Your objective — Up to and including the line containing "BAR_STATIONS, BAR_DEPTH = (2100, 4925), 320", please reproduce the lines of the listing below, starting from the top.

Rows from a 3D modeling dataset
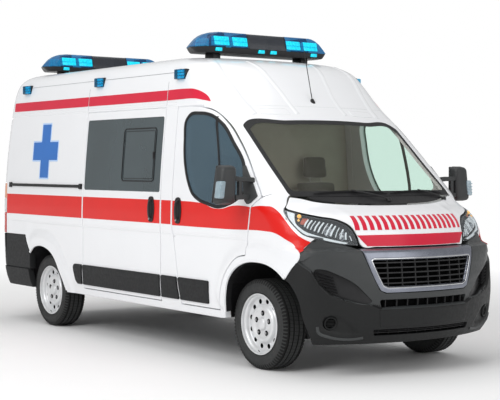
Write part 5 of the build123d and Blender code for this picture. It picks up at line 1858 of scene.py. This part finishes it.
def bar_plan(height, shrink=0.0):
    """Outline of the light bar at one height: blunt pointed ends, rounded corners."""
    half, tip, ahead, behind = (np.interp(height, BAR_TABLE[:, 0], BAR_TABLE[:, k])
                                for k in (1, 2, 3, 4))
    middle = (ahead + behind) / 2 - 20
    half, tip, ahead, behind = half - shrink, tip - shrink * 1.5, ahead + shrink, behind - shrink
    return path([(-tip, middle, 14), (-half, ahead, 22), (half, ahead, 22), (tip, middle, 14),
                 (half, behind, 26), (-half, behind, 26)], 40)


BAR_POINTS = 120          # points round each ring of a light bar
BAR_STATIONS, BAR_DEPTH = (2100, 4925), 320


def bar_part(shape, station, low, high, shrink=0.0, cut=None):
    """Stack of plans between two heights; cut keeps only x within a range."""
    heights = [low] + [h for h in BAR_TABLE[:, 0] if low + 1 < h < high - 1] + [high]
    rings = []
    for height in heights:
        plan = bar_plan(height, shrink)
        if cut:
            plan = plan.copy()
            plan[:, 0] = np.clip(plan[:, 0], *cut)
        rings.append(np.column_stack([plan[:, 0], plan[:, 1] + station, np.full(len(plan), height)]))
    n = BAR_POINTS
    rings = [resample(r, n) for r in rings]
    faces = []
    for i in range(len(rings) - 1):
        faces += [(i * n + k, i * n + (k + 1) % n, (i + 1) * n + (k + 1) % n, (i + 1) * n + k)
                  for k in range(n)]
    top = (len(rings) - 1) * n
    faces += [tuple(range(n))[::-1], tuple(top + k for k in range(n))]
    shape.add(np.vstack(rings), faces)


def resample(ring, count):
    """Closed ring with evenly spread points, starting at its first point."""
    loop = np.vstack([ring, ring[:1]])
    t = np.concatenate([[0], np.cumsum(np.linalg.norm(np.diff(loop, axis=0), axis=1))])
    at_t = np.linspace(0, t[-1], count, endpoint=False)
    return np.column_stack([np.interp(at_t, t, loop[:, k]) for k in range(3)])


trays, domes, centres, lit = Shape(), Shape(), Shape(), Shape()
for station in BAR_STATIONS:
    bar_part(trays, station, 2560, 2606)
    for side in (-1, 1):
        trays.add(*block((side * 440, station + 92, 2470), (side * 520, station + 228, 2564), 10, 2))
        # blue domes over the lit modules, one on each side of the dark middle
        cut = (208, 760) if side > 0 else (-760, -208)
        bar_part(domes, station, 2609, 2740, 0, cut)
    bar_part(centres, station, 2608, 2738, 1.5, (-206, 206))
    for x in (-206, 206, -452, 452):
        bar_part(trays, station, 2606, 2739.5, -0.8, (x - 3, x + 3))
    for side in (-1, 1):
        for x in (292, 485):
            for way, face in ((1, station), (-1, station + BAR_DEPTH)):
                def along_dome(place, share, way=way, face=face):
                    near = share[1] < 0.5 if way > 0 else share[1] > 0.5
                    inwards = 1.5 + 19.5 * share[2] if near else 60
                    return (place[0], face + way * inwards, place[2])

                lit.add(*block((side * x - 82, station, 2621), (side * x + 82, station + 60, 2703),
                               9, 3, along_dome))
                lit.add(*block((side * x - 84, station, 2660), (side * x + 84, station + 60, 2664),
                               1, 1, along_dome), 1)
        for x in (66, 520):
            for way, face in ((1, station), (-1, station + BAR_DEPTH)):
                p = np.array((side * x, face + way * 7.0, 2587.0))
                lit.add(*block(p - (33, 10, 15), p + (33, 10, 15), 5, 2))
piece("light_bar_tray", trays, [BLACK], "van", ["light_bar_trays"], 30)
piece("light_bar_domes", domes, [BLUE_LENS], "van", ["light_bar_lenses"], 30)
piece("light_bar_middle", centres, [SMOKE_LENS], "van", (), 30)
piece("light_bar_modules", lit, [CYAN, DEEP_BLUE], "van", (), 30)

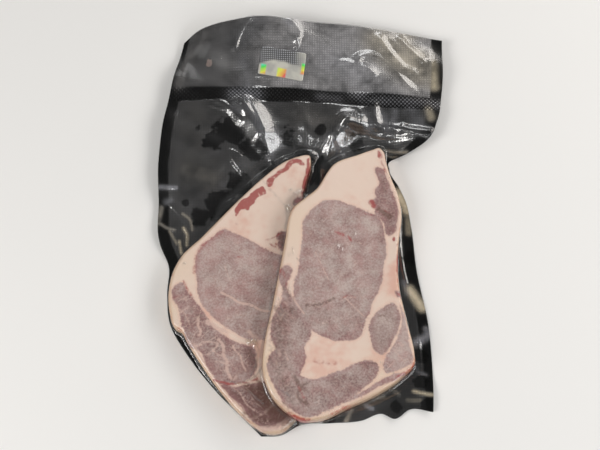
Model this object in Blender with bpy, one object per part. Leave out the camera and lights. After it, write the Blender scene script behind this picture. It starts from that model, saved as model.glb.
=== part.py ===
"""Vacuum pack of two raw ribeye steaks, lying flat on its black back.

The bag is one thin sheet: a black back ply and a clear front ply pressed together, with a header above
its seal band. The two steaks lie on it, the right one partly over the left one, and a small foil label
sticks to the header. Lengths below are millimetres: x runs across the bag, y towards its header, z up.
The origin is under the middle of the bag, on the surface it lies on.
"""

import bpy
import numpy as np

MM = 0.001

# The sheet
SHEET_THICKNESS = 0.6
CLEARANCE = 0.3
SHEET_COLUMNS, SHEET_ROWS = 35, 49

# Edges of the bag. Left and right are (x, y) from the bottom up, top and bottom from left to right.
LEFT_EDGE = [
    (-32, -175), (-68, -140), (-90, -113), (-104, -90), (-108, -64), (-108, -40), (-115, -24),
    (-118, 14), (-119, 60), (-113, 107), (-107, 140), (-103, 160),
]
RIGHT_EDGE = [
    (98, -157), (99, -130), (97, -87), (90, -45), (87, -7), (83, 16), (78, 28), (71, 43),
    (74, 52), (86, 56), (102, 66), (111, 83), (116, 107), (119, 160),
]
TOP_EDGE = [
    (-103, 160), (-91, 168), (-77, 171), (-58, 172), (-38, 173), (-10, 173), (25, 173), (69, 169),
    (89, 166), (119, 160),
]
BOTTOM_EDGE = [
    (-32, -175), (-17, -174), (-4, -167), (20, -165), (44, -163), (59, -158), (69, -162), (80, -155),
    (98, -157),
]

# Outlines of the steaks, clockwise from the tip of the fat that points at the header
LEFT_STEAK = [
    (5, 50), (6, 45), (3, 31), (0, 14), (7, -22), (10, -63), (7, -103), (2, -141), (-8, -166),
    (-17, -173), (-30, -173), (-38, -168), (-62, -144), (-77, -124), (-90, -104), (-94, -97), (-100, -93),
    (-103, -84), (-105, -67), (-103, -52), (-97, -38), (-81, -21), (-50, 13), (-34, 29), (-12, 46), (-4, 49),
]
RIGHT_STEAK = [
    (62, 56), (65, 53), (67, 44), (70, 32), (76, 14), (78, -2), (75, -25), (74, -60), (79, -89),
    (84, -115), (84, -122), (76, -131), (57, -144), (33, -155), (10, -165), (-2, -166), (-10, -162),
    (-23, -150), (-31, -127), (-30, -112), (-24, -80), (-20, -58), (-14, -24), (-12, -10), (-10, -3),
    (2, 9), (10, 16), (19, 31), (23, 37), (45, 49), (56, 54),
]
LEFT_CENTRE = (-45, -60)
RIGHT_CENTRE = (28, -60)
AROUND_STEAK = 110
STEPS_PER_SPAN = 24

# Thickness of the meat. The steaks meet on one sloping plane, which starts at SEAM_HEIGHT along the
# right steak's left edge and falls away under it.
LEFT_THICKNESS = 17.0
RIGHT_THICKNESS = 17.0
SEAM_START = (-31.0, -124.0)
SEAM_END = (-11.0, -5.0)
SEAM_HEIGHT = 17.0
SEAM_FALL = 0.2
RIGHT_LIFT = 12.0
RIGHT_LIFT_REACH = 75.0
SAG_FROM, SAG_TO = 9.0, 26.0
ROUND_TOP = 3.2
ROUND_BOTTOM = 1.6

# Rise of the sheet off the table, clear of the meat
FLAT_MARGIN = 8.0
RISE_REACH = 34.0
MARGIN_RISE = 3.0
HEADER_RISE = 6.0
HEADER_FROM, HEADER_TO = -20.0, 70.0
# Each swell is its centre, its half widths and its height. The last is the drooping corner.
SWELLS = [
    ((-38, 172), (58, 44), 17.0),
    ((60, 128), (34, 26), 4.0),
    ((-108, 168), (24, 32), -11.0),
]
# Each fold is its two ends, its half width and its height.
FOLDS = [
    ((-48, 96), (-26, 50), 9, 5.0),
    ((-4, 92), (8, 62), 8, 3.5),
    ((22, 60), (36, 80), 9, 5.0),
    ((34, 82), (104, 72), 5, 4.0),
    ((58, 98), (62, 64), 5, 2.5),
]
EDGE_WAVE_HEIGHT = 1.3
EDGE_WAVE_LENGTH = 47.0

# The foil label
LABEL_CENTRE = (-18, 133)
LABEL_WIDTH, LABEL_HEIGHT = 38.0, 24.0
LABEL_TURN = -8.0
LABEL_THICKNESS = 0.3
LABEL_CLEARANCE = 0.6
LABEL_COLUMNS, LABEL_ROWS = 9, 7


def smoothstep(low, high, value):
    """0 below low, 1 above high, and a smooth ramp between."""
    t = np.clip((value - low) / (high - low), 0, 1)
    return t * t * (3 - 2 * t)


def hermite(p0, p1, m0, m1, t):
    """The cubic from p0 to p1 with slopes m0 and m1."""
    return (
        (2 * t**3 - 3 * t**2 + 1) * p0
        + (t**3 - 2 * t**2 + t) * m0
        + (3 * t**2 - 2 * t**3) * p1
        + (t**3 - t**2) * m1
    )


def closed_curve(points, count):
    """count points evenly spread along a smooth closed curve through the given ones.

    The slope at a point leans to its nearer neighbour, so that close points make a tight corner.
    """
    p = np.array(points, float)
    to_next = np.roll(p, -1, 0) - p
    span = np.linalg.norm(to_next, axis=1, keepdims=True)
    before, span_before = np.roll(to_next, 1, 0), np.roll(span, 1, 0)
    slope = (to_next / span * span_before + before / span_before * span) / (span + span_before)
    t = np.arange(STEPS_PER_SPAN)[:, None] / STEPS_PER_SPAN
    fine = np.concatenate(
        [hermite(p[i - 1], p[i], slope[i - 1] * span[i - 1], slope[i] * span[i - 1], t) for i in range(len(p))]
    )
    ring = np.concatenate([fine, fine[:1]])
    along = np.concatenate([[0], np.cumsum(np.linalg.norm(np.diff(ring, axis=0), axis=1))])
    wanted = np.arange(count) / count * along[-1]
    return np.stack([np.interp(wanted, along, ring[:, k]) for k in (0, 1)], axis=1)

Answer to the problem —
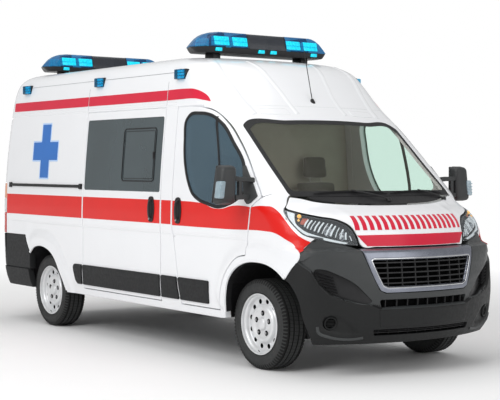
Write part 5 of the build123d and Blender code for this picture. It picks up at line 1858 of scene.py. This part finishes it.
def bar_plan(height, shrink=0.0):
    """Outline of the light bar at one height: blunt pointed ends, rounded corners."""
    half, tip, ahead, behind = (np.interp(height, BAR_TABLE[:, 0], BAR_TABLE[:, k])
                                for k in (1, 2, 3, 4))
    middle = (ahead + behind) / 2 - 20
    half, tip, ahead, behind = half - shrink, tip - shrink * 1.5, ahead + shrink, behind - shrink
    return path([(-tip, middle, 14), (-half, ahead, 22), (half, ahead, 22), (tip, middle, 14),
                 (half, behind, 26), (-half, behind, 26)], 40)


BAR_POINTS = 120          # points round each ring of a light bar
BAR_STATIONS, BAR_DEPTH = (2100, 4925), 320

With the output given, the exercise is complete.